Extracted records —
━━━━━━━━━━

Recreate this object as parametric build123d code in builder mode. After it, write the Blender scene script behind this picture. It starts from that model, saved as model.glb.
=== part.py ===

━━━━━━━━━━

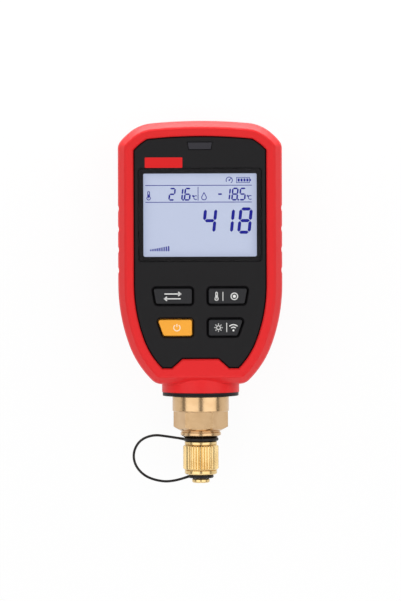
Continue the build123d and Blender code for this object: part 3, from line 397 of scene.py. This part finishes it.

━━━━━━━━━━

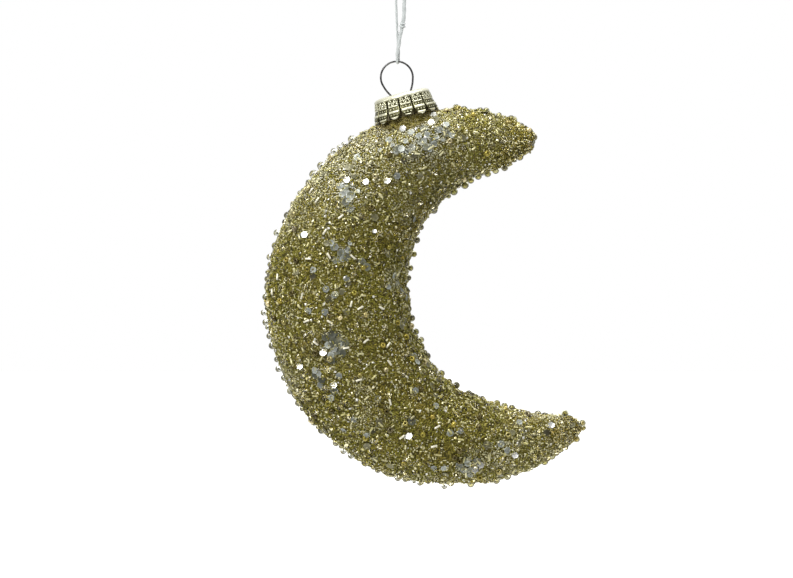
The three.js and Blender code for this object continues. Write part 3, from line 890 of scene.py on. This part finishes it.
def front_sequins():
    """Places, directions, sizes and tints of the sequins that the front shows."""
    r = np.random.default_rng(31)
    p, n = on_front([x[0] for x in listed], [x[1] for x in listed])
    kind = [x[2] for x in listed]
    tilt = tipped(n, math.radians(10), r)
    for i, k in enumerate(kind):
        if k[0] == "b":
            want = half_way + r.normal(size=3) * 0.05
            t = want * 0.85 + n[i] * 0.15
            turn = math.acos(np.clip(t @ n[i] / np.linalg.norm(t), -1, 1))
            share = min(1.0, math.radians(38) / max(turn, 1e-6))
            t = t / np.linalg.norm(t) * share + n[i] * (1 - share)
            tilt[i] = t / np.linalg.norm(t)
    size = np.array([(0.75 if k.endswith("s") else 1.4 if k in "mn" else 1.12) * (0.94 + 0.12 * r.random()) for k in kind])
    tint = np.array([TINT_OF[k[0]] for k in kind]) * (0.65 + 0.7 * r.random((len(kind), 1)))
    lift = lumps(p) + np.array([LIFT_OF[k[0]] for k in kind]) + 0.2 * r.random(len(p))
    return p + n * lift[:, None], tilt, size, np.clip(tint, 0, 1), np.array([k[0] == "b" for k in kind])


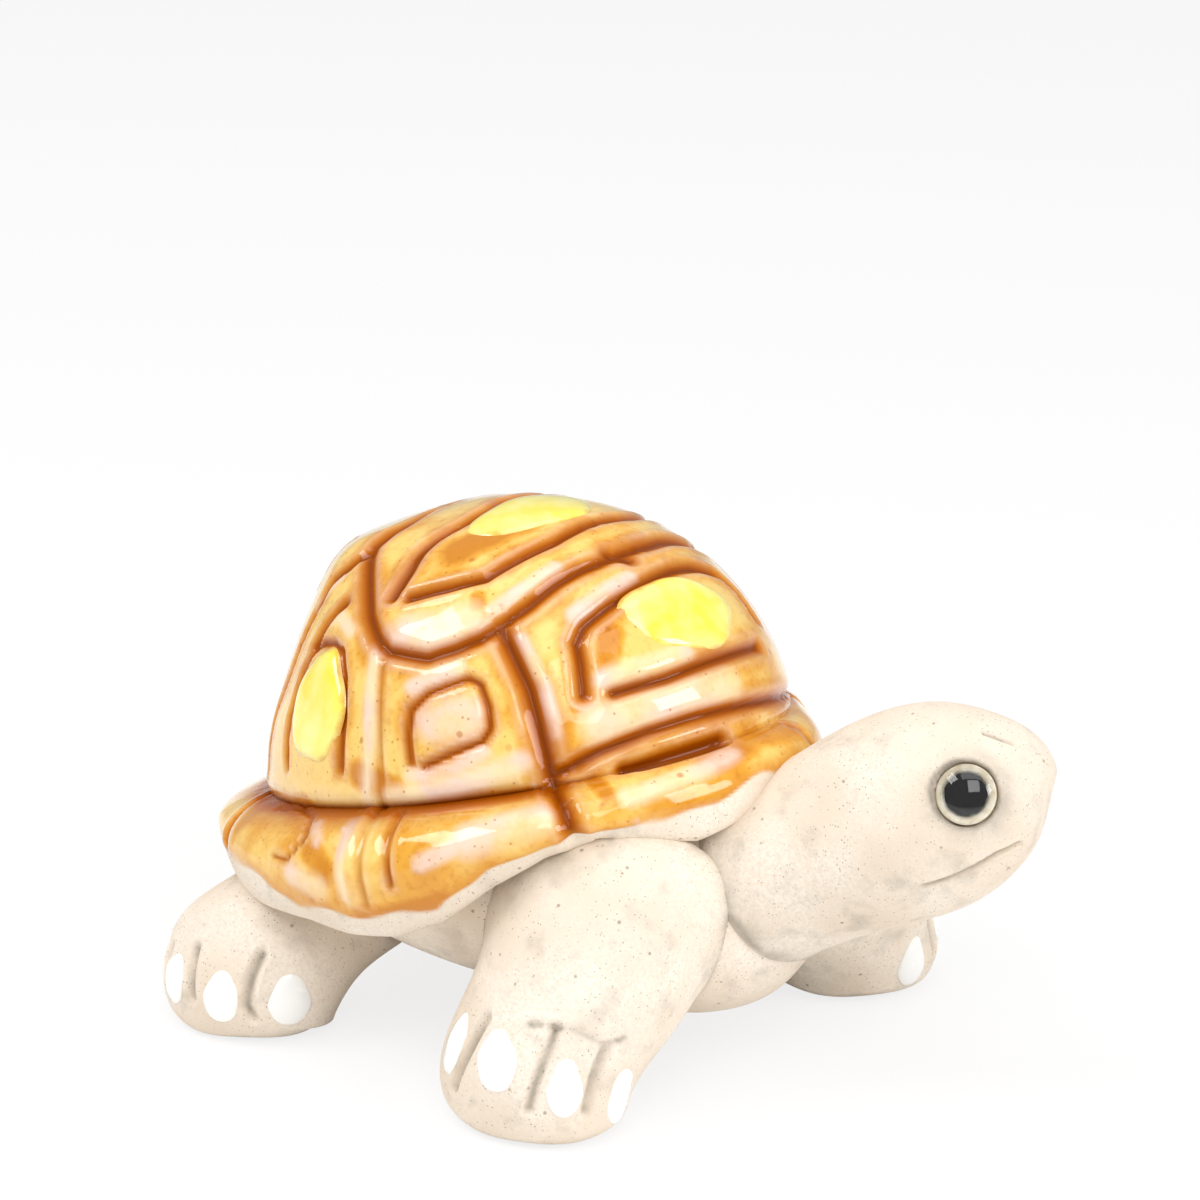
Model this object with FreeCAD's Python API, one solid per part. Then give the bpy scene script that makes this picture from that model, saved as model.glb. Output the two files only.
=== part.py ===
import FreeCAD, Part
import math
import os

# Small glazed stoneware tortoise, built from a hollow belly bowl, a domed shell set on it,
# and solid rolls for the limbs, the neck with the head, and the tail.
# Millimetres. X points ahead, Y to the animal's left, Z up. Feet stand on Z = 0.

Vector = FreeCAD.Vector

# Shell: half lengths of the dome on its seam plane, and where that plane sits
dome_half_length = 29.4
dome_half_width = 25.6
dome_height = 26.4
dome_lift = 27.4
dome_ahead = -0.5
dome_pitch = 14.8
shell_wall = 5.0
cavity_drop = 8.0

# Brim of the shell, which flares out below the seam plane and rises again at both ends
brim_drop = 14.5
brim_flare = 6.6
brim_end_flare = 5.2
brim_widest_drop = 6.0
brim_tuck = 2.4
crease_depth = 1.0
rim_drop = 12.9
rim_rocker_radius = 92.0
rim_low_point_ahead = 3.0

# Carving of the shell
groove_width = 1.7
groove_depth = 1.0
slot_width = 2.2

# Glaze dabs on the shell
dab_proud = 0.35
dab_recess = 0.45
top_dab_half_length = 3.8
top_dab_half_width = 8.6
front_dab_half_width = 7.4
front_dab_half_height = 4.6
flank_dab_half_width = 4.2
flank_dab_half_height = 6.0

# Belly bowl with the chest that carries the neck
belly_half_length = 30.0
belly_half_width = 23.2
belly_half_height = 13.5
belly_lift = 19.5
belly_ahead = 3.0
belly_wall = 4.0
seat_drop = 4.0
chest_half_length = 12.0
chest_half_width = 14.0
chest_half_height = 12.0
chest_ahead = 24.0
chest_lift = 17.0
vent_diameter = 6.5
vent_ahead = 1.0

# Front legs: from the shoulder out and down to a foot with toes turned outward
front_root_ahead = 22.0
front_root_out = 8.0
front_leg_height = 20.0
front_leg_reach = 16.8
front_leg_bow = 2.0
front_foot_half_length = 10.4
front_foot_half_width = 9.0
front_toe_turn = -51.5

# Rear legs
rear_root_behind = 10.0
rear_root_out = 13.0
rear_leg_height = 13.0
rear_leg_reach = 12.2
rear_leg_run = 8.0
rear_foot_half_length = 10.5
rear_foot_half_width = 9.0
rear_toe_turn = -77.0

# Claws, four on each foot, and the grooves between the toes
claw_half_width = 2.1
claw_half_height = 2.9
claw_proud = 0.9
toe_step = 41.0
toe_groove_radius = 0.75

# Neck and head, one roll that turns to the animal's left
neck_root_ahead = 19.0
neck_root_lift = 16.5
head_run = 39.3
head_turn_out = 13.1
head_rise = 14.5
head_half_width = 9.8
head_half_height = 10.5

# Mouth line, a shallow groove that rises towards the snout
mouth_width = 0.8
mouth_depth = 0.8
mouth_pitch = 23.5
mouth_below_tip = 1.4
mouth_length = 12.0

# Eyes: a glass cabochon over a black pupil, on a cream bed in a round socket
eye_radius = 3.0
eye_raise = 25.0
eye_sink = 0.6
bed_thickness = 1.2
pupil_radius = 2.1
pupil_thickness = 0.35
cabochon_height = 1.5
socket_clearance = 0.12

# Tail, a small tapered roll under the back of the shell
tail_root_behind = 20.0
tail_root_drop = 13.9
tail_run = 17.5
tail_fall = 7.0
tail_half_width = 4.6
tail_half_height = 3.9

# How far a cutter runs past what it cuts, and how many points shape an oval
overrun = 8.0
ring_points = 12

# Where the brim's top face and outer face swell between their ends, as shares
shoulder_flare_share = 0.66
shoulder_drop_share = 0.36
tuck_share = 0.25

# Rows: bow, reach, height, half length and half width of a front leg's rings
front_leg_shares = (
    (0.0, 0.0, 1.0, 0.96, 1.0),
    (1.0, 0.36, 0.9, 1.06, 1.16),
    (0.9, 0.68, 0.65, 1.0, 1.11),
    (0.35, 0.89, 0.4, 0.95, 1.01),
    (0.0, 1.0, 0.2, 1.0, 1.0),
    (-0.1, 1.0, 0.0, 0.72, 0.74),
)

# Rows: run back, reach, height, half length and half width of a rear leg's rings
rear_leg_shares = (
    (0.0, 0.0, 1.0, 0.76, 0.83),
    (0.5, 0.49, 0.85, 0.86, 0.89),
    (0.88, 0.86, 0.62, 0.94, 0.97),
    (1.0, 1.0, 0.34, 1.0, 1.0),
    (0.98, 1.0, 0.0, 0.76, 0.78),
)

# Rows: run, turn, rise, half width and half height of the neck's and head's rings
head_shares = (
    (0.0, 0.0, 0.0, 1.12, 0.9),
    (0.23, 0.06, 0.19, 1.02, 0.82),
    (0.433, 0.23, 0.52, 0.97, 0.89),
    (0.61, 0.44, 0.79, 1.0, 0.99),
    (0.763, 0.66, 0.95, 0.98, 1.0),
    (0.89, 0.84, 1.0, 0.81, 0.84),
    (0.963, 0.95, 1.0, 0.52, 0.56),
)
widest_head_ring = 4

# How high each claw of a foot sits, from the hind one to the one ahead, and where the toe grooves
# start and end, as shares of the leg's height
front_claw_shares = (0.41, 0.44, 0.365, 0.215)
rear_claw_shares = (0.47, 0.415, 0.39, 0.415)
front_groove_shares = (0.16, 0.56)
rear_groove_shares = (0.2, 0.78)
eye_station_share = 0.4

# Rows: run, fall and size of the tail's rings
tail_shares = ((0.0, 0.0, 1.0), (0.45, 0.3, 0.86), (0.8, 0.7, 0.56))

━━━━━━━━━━

Given request — Of the lines in the records, how many contain the word "this"? Answer with the number and nothing else.

Result — 4